DM: Let me ask you about that red cross and white sheet in a non-violent way, referring to the World Cup. Would you have posed, Lord Prescott, with a copy of the Sun newspaper last week supporting the England team in Brazil?
LORD PRESCOTT: Would I have done that? No.
DM: Why not?
LORD PRESCOTT: Well particularly at a sensitive time at the moment, just on Liverpool at this time an inquiry into the terrible circumstances of the deaths of those supporters, we’ve got the inquiry, the criminal case probably now going on against Murdoch and the role of the Sun in the past who I don’t trust quite frankly. All papers have political positions, the Sun’s quite clear is Tory, the Mirror is Labour and I would not have done it with the Sun but that’s my decision, leaders have to make difficult ones and Ed’s had to make this one but you asked me if I’d do it and I said no.
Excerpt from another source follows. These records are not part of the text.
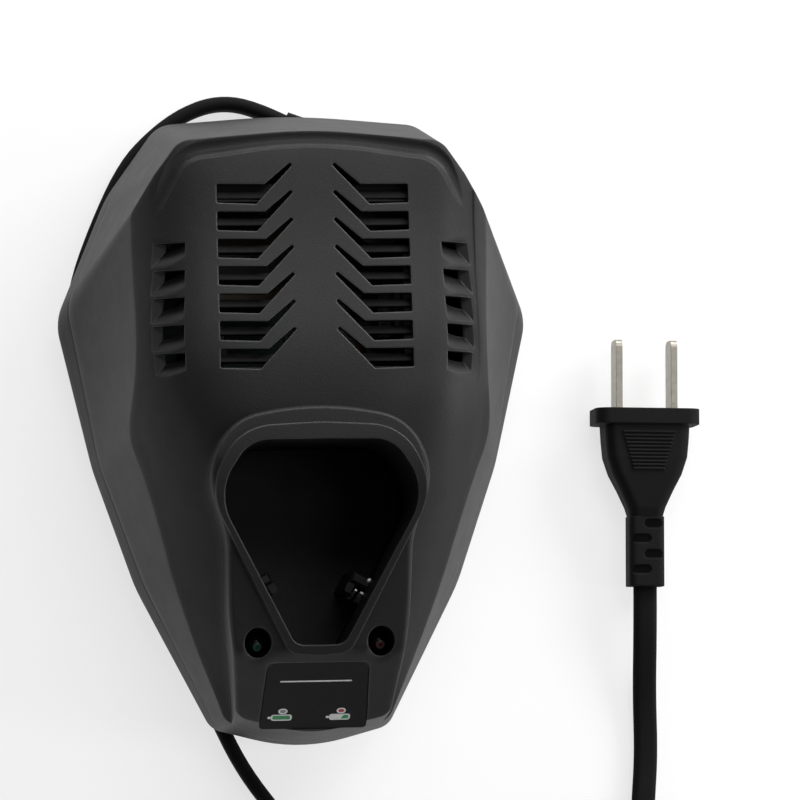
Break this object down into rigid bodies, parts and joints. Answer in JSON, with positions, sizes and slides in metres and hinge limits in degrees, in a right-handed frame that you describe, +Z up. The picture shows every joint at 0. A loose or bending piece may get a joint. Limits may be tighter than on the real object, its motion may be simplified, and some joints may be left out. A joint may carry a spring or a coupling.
{
  "type": "lithium battery charger",
  "caption": "Desktop charger for a stick battery: tapered housing, chevron and gill vents, raised battery well with sprung contacts, two lamps, flat mains cord and blade plug.",
  "frame": {"origin": "on the surface that the charger stands on, under the middle of its body", "axes": "+Z up, +Y towards the rear of the deck, where the cord leaves; the well and the label face -Y"},
  "size_m": [0.1455, 0.2355, 0.0688],
  "materials": {
    "housing": "fine grain moulding, dark",
    "liner": "smooth moulding, dark",
    "label": "printed film",
    "lens_green": "tinted clear",
    "lens_red": "tinted clear",
    "circuit_board": "solder mask",
    "screw": "zinc plated",
    "contact": "plated spring strip",
    "ferrite": "sintered",
    "winding": "taped winding",
    "capacitor": "shrink sleeve",
    "component": "moulded",
    "aluminium": "plain",
    "fuse": "clear tube with caps",
    "connector": "natural nylon",
    "rubber": "moulded",
    "cord": "flexible sheath",
    "plug": "moulded on",
    "blade": "nickel plated"
  },
  "bodies": {
    "housing": {"top_housing": "housing", "bottom_housing": "housing", "battery_well": "liner", "vent_baffle": "housing", "label_plate": "label", "led_green": "lens_green", "led_red": "lens_red", "lamp_board": "circuit_board", "lamp_board_screws": "screw", "well_screws": "screw", "housing_screws": "screw", "board_screws": "screw", "contact_carrier_left": "liner", "contact_carrier_right": "liner", "circuit_board": "circuit_board", "transformer_core": "ferrite", "transformer_winding": "winding", "input_capacitor": "capacitor", "output_capacitor": "capacitor", "bridge_rectifier": "component", "heat_sink": "aluminium", "power_transistor": "component", "fuse": "fuse", "choke": "winding", "controller_chip": "component", "lead_connector": "connector", "rubber_feet": "rubber", "strain_relief": "cord", "mains_cord": "cord", "cord_coil": "cord", "plug_cord": "cord", "plug_body": "plug", "plug_blades": "blade"},
    "contact_positive": {"contact_positive": "contact"},
    "contact_negative": {"contact_negative": "contact"}
  },
  "joints": [
    {"name": "contact_positive_spring", "type": "slide", "parent": "housing", "child": "contact_positive", "axis": [0.4715, 0.8819, 0], "range_m": [0, 0.0006], "stiffness_N_per_m": 150},
    {"name": "contact_negative_spring", "type": "slide", "parent": "housing", "child": "contact_negative", "axis": [-0.4715, 0.8819, 0], "range_m": [0, 0.0006], "stiffness_N_per_m": 150}
  ]
}
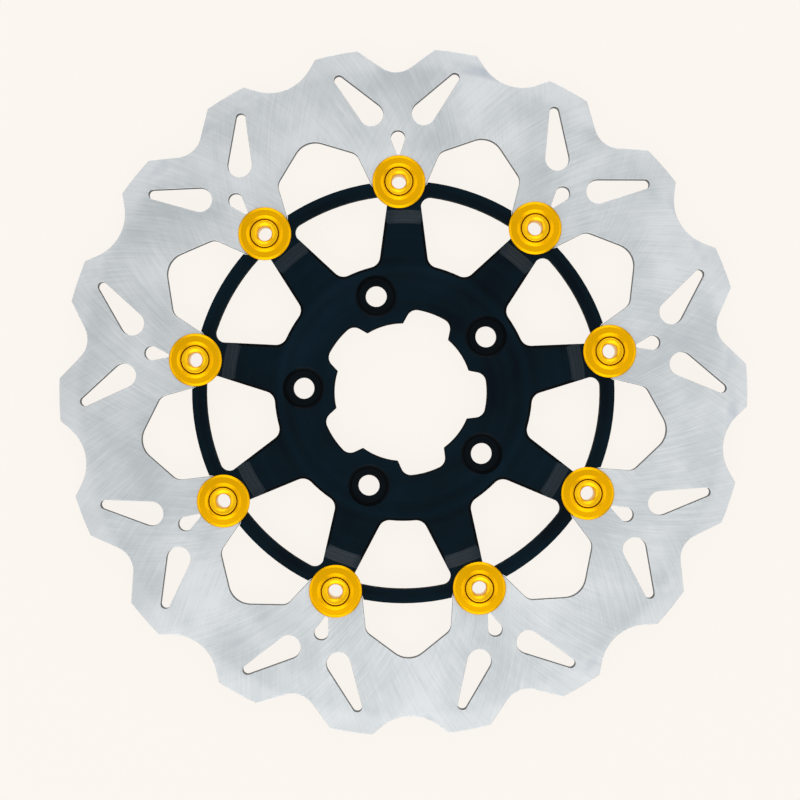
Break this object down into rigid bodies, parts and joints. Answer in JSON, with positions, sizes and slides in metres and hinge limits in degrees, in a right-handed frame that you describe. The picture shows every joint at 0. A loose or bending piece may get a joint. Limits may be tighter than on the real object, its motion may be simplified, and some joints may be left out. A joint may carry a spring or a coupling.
{
  "type": "motorcycle brake disc rotor",
  "caption": "Floating wave-edge brake disc: slotted steel friction ring hung on a black spoked aluminium carrier by gold riveted buttons.",
  "frame": {"origin": "centre of the bolt circle on the carrier's rear mounting face", "axes": "+Z along the wheel axis towards the outer side of the disc, +Y through the bolt hole that stands in line with a spoke"},
  "size_m": [0.3, 0.2988, 0.011],
  "materials": {
    "ring_steel": "ground and brushed stainless steel",
    "black_anodised": "machined, satin black anodised",
    "gold_anodised": "turned, bright gold anodised",
    "gold_rivet": "drawn and flared, gold anodised",
    "spring_steel": "blank spring steel",
    "washer_steel": "zinc plated, passivated"
  },
  "bodies": {
    "carrier": {"carrier": "black_anodised"},
    "friction_ring": {"friction_ring": "ring_steel"},
    "button_1": {"bobbin_1": "gold_anodised", "rivet_1": "gold_rivet", "wave_washer_1": "spring_steel", "flat_washer_1": "washer_steel"},
    "button_2": {"bobbin_2": "gold_anodised", "rivet_2": "gold_rivet", "wave_washer_2": "spring_steel", "flat_washer_2": "washer_steel"},
    "button_3": {"bobbin_3": "gold_anodised", "rivet_3": "gold_rivet", "wave_washer_3": "spring_steel", "flat_washer_3": "washer_steel"},
    "button_4": {"bobbin_4": "gold_anodised", "rivet_4": "gold_rivet", "wave_washer_4": "spring_steel", "flat_washer_4": "washer_steel"},
    "button_5": {"bobbin_5": "gold_anodised", "rivet_5": "gold_rivet", "wave_washer_5": "spring_steel", "flat_washer_5": "washer_steel"},
    "button_6": {"bobbin_6": "gold_anodised", "rivet_6": "gold_rivet", "wave_washer_6": "spring_steel", "flat_washer_6": "washer_steel"},
    "button_7": {"bobbin_7": "gold_anodised", "rivet_7": "gold_rivet", "wave_washer_7": "spring_steel", "flat_washer_7": "washer_steel"},
    "button_8": {"bobbin_8": "gold_anodised", "rivet_8": "gold_rivet", "wave_washer_8": "spring_steel", "flat_washer_8": "washer_steel"},
    "button_9": {"bobbin_9": "gold_anodised", "rivet_9": "gold_rivet", "wave_washer_9": "spring_steel", "flat_washer_9": "washer_steel"}
  },
  "joints": [
    {"name": "ring_float", "type": "slide", "parent": "carrier", "child": "friction_ring", "axis": [0, 0, 1], "range_m": [-0.00025, 0.00025]},
    {"name": "button_1_turn", "type": "hinge", "parent": "carrier", "child": "button_1", "pos_m": [-0.00224, 0.09162, 0], "axis": [0, 0, 1], "continuous": true},
    {"name": "button_2_turn", "type": "hinge", "parent": "carrier", "child": "button_2", "pos_m": [-0.06061, 0.06875, 0], "axis": [0, 0, 1], "continuous": true},
    {"name": "button_3_turn", "type": "hinge", "parent": "carrier", "child": "button_3", "pos_m": [-0.09062, 0.0137, 0], "axis": [0, 0, 1], "continuous": true},
    {"name": "button_4_turn", "type": "hinge", "parent": "carrier", "child": "button_4", "pos_m": [-0.07823, -0.04775, 0], "axis": [0, 0, 1], "continuous": true},
    {"name": "button_5_turn", "type": "hinge", "parent": "carrier", "child": "button_5", "pos_m": [-0.02923, -0.08686, 0], "axis": [0, 0, 1], "continuous": true},
    {"name": "button_6_turn", "type": "hinge", "parent": "carrier", "child": "button_6", "pos_m": [0.03344, -0.08533, 0], "axis": [0, 0, 1], "continuous": true},
    {"name": "button_7_turn", "type": "hinge", "parent": "carrier", "child": "button_7", "pos_m": [0.08047, -0.04387, 0], "axis": [0, 0, 1], "continuous": true},
    {"name": "button_8_turn", "type": "hinge", "parent": "carrier", "child": "button_8", "pos_m": [0.08984, 0.01812, 0], "axis": [0, 0, 1], "continuous": true},
    {"name": "button_9_turn", "type": "hinge", "parent": "carrier", "child": "button_9", "pos_m": [0.05718, 0.07163, 0], "axis": [0, 0, 1], "continuous": true}
  ]
}
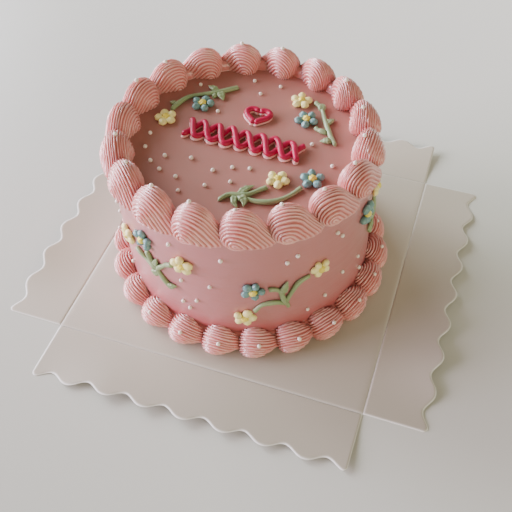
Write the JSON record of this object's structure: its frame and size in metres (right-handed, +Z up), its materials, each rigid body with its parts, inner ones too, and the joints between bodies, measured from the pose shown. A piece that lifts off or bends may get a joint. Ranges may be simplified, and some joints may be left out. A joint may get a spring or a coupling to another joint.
{
  "type": "bento cake",
  "caption": "Small round celebration cake in pink buttercream with piped shell borders, icing flowers and pearls, on the scalloped card of its box with folding flaps.",
  "frame": {"origin": "middle of the underside of the card's square, with all its flaps laid flat", "axes": "+Z up; X along the card's front and back creases; the front of the cake faces -Y"},
  "size_m": [0.194, 0.194, 0.0808],
  "materials": {
    "pink_icing": "smooth pink buttercream, soft satin",
    "shell_icing": "piped pink buttercream with fine ridges, soft satin",
    "hot_pink_icing": "piped magenta icing, slightly glossy",
    "green_icing": "piped sage green icing, soft satin",
    "blue_icing": "piped dusty blue icing, soft satin",
    "yellow_icing": "piped cream yellow icing, soft satin",
    "white_pearl": "glossy white sugar pearls",
    "white_card": "uncoated white card, matt"
  },
  "bodies": {
    "cake": {"cake_body": "pink_icing", "top_border": "shell_icing", "bottom_border": "shell_icing", "braid": "hot_pink_icing", "heart": "hot_pink_icing", "card_base": "white_card", "top_flower_1": "yellow_icing", "top_flower_2": "blue_icing", "top_flower_3": "yellow_icing", "top_flower_4": "blue_icing", "top_flower_5": "yellow_icing", "top_flower_6": "blue_icing", "top_spray_1": "green_icing", "top_spray_2": "green_icing", "top_spray_3": "green_icing", "side_flower_1": "yellow_icing", "side_flower_2": "blue_icing", "side_flower_3": "yellow_icing", "side_flower_4": "blue_icing", "side_flower_5": "yellow_icing", "side_flower_6": "yellow_icing", "side_flower_7": "blue_icing", "side_flower_8": "yellow_icing", "side_flower_9": "yellow_icing", "side_flower_10": "yellow_icing", "side_flower_11": "blue_icing", "side_flower_12": "yellow_icing", "side_flower_13": "blue_icing", "side_flower_14": "yellow_icing", "side_flower_15": "yellow_icing", "side_flower_16": "blue_icing", "side_flower_17": "yellow_icing", "side_flower_18": "yellow_icing", "side_spray_1": "green_icing", "side_spray_2": "green_icing", "side_spray_3": "green_icing", "side_spray_4": "green_icing", "side_spray_5": "green_icing", "side_spray_6": "green_icing"},
    "flap_front": {"card_flap_front": "white_card"},
    "flap_right": {"card_flap_right": "white_card"},
    "flap_back": {"card_flap_back": "white_card"},
    "flap_left": {"card_flap_left": "white_card"}
  },
  "joints": [
    {"name": "front_crease", "type": "hinge", "parent": "cake", "child": "flap_front", "pos_m": [0, -0.07015, 0.0005], "axis": [-1, 0, 0], "range_deg": [0, 90]},
    {"name": "right_crease", "type": "hinge", "parent": "cake", "child": "flap_right", "pos_m": [0.07015, 0, 0.0005], "axis": [0, -1, 0], "range_deg": [0, 90]},
    {"name": "back_crease", "type": "hinge", "parent": "cake", "child": "flap_back", "pos_m": [0, 0.07015, 0.0005], "axis": [1, 0, 0], "range_deg": [0, 90]},
    {"name": "left_crease", "type": "hinge", "parent": "cake", "child": "flap_left", "pos_m": [-0.07015, 0, 0.0005], "axis": [0, 1, 0], "range_deg": [0, 90]}
  ]
}
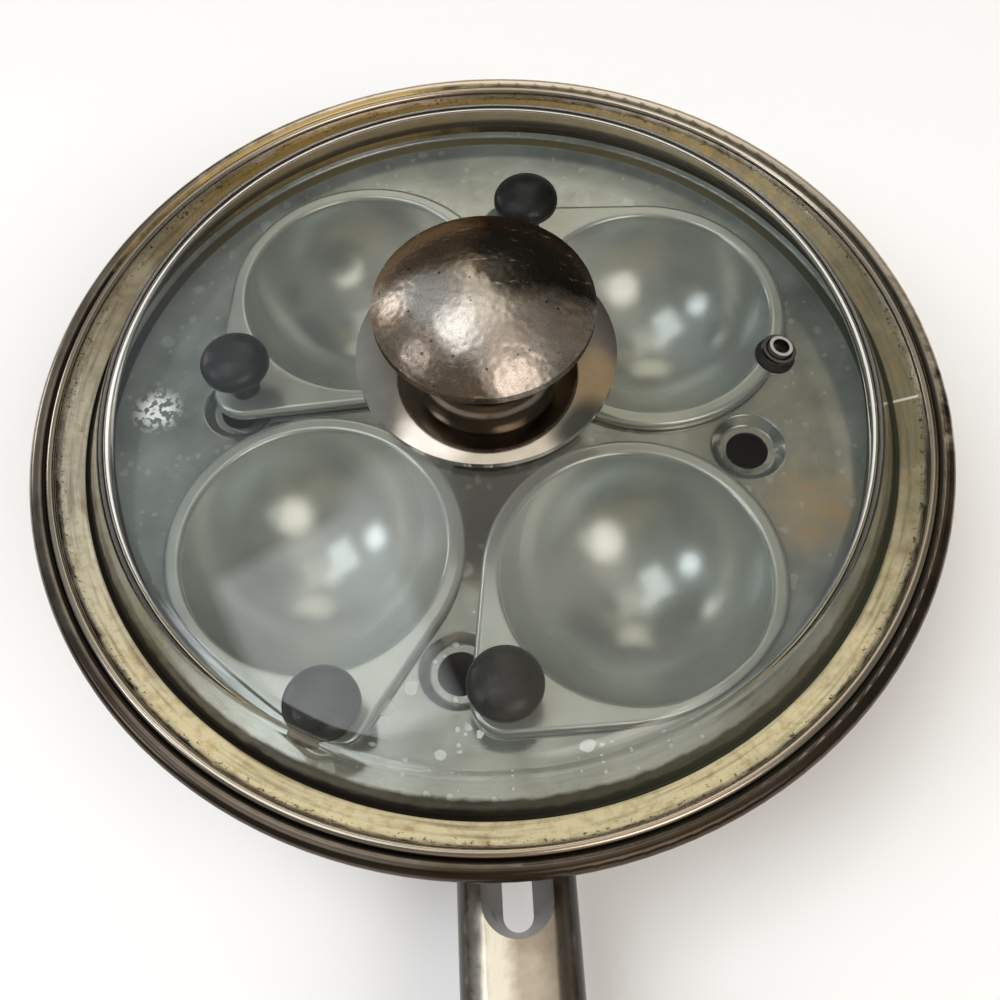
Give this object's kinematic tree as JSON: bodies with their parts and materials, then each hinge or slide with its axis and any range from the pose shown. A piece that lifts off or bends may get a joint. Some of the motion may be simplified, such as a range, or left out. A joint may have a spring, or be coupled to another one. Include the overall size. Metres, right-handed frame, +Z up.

DM: But it’s now being spun, is it being spun that Ed Miliband was badly advised. As you say, he is a very, very bright guy, we all know that, he makes his own decisions so he was wrong in your book to do it.
LORD PRESCOTT: Well I wouldn’t do it, right, but a leader has to make a judgment about many things. His judgement was on balance to do what he did. No doubt advisors give advice but you can’t keep blaming advisors though I think you could make a case for it. At the end of the day the leader must make a judgement and he’ll be judged on his judgments. I wouldn’t have done it.
DM: Okay, great to talk to you, thank you very much indeed Lord Prescott there, live from Hull for us.